In another scenario, an infrastructure owner is modernizing ERP while several major capital programs are already in delivery. Replacing all project-facing workflows at once would increase schedule risk. A coexistence model is more appropriate: migrate finance, vendor master, and portfolio reporting to the cloud ERP first, integrate existing scheduling and field systems temporarily, and then phase in standardized project controls as contracts renew and teams complete readiness milestones.
These examples illustrate a core implementation truth: speed, standardization, and local flexibility cannot all be maximized simultaneously. Governance must make the tradeoffs explicit.
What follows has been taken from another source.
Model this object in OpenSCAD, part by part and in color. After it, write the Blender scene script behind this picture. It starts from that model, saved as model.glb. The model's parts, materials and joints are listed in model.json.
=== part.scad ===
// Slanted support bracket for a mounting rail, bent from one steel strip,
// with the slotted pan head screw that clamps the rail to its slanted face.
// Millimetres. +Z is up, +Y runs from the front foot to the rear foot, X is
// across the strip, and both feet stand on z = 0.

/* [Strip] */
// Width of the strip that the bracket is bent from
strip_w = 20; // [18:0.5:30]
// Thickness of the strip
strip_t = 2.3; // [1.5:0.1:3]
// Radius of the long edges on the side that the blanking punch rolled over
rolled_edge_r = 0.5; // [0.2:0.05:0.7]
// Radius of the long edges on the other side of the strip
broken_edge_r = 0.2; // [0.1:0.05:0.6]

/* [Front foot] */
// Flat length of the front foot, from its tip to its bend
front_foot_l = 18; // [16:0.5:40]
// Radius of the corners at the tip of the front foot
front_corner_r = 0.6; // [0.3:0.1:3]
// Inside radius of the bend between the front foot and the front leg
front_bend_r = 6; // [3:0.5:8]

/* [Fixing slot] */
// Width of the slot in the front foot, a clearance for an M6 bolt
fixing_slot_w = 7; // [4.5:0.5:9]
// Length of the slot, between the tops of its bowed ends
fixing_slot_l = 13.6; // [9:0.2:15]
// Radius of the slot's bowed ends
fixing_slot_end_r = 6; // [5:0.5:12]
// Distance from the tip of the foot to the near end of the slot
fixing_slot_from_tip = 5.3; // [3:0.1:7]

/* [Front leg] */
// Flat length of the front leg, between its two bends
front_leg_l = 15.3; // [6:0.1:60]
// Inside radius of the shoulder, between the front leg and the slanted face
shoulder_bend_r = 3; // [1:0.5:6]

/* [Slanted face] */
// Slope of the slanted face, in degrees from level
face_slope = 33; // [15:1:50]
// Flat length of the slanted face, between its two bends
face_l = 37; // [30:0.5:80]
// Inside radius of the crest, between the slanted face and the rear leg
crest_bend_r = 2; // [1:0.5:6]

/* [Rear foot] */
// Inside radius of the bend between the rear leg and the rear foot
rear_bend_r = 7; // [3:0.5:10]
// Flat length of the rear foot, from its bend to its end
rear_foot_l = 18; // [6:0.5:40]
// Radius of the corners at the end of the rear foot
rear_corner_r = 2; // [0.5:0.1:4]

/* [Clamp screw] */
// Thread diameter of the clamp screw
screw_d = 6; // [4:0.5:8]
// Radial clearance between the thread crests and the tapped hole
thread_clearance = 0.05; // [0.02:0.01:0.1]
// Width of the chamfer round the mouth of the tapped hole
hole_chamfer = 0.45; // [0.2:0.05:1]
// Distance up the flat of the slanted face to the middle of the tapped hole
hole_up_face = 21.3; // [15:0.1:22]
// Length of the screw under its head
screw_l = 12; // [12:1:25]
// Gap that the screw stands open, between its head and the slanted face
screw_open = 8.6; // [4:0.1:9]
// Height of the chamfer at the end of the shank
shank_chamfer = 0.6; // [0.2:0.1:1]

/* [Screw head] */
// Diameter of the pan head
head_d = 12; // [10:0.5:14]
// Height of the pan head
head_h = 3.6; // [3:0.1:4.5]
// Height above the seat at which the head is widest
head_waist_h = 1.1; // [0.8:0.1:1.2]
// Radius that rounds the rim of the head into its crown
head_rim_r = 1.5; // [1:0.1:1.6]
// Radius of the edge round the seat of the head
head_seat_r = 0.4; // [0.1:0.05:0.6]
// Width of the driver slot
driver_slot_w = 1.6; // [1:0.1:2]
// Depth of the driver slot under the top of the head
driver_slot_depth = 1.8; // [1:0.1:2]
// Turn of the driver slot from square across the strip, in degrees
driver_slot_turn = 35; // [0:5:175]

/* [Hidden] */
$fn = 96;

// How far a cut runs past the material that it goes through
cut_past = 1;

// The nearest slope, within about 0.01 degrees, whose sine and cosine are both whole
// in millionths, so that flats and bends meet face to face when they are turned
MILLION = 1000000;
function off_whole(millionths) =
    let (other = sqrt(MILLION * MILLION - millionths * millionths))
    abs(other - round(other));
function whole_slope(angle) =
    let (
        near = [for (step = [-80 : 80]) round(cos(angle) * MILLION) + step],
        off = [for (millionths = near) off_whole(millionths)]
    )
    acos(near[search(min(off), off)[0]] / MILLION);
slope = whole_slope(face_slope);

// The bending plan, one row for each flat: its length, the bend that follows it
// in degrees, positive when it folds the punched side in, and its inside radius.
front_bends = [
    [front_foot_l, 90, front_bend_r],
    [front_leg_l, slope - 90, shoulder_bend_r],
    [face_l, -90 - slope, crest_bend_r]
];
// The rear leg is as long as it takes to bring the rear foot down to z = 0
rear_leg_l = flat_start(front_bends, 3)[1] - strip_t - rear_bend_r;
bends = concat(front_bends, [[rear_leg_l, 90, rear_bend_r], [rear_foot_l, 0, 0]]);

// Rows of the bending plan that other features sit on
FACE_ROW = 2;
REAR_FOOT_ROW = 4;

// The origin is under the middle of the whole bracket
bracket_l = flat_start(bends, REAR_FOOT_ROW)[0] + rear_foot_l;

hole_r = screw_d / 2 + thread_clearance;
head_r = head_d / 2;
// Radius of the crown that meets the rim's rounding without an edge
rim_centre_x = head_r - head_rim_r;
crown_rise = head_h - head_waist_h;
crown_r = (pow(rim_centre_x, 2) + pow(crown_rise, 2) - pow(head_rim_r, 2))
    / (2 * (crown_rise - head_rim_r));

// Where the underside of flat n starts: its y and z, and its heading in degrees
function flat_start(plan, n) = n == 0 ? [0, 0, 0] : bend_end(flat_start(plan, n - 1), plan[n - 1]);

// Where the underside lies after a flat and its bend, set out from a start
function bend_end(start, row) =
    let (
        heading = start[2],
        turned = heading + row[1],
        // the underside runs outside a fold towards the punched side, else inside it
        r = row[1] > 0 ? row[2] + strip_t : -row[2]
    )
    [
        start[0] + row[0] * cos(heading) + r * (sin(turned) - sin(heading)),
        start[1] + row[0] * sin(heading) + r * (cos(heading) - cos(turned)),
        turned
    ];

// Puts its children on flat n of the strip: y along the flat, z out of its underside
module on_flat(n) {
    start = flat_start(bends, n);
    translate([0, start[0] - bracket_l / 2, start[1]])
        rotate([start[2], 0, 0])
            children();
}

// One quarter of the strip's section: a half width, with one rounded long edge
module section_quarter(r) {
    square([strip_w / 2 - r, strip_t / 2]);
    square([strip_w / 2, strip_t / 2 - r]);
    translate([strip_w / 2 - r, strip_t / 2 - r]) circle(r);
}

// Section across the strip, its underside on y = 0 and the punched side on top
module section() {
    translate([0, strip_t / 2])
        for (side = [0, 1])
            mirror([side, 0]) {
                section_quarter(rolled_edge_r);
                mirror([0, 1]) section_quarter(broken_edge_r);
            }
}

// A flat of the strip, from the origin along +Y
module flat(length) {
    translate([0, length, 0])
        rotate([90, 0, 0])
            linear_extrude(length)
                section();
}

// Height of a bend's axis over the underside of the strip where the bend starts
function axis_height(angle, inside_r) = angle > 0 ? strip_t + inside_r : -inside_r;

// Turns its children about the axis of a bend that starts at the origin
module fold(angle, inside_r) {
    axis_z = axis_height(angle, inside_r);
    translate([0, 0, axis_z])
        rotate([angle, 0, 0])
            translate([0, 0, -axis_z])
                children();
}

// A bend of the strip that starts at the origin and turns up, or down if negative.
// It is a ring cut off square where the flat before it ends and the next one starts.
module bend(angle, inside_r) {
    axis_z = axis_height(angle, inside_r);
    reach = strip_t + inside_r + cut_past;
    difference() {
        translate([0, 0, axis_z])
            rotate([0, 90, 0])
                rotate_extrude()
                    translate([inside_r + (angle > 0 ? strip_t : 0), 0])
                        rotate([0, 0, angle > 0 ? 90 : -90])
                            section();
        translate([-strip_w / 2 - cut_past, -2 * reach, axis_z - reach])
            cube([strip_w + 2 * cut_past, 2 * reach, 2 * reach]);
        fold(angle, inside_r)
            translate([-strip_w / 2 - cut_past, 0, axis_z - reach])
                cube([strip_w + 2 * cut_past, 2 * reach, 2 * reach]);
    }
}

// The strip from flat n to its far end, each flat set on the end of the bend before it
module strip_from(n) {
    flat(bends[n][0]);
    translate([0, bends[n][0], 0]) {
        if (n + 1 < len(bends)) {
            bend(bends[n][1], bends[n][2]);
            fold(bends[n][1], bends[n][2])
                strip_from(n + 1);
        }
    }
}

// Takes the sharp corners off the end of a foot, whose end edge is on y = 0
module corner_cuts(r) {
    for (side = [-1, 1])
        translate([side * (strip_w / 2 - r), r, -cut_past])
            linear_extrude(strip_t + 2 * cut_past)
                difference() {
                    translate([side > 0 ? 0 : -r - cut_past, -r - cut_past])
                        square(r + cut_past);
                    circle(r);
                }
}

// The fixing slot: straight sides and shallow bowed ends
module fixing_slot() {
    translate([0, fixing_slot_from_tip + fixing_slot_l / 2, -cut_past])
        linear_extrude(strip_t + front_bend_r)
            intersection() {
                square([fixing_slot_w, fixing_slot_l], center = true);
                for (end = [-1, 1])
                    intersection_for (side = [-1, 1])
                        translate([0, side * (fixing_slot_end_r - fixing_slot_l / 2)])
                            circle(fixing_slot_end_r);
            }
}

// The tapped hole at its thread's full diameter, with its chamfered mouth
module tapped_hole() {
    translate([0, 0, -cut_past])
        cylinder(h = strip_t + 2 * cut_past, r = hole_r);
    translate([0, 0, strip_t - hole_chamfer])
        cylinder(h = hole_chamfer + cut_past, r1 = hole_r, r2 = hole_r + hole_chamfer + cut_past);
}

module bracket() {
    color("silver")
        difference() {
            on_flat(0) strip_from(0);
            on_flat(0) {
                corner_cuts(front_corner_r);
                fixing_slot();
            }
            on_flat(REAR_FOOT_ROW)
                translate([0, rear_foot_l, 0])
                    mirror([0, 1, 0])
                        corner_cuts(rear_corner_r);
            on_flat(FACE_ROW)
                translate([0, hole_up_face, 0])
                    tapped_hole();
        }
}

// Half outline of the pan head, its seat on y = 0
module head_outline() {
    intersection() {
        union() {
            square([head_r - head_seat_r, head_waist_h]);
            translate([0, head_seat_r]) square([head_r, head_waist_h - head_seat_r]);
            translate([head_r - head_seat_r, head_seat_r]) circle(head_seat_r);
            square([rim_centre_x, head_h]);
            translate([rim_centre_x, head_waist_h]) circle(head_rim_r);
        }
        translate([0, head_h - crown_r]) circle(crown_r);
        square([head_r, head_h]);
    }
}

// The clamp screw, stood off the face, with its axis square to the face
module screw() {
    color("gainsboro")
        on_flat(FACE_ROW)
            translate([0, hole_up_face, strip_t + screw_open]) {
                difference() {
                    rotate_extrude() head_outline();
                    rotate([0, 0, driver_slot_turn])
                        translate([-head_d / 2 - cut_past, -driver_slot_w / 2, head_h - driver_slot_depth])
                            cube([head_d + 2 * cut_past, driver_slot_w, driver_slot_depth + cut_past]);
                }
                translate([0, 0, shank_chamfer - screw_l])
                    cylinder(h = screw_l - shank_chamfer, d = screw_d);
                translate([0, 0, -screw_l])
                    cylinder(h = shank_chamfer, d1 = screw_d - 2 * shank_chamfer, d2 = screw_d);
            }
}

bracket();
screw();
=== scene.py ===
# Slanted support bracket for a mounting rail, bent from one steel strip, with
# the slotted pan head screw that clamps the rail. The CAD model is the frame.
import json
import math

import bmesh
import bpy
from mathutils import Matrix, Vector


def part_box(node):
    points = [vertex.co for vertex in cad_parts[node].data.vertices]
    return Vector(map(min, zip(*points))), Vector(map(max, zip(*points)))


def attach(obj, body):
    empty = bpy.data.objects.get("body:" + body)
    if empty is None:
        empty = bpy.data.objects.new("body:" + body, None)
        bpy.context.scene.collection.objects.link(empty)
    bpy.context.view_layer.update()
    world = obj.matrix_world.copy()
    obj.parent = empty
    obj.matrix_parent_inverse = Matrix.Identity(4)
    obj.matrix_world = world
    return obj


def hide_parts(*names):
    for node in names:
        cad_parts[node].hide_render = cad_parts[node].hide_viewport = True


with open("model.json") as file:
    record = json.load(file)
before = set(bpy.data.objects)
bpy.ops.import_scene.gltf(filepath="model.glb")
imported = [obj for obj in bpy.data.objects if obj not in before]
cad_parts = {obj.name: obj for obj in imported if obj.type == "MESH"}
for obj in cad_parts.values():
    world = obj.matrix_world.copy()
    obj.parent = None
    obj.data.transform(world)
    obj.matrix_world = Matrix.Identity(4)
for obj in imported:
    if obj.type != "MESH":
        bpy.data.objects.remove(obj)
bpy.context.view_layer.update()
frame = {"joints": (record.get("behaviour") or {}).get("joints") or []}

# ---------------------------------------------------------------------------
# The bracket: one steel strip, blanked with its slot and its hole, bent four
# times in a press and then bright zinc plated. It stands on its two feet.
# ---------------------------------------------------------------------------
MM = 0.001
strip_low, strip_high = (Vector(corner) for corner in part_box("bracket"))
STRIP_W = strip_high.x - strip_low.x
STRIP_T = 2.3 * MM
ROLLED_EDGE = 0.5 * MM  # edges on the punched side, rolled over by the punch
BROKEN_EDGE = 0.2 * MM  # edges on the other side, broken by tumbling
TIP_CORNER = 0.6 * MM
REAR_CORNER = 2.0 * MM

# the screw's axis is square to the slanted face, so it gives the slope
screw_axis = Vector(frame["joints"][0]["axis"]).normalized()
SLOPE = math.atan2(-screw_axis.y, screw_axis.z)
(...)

The right roadmap is the one that protects operational continuity while steadily increasing enterprise control.
Executive recommendations for a resilient construction ERP modernization program
Executives should sponsor construction ERP implementation as a portfolio control initiative with measurable business outcomes: forecast accuracy, commitment visibility, procurement compliance, working capital discipline, and faster issue escalation across projects. This framing aligns technology investment with operational modernization and makes governance decisions easier when local preferences conflict with enterprise priorities.
Second, establish non-negotiable standards for data, workflow, and reporting before configuration accelerates. Third, fund adoption and readiness as core workstreams, not support activities. Fourth, use wave-based deployment with formal readiness gates tied to data quality, training completion, integration stability, and business sign-off. Finally, maintain a post-go-live optimization backlog so the ERP evolves with project delivery needs rather than freezing at initial deployment maturity.
When executed with disciplined rollout governance, cloud migration governance, and organizational enablement, a construction ERP implementation roadmap becomes the foundation for connected enterprise operations. It improves how capital project organizations govern cost, manage risk, standardize workflows, and scale delivery across a complex portfolio without sacrificing resilience in the field.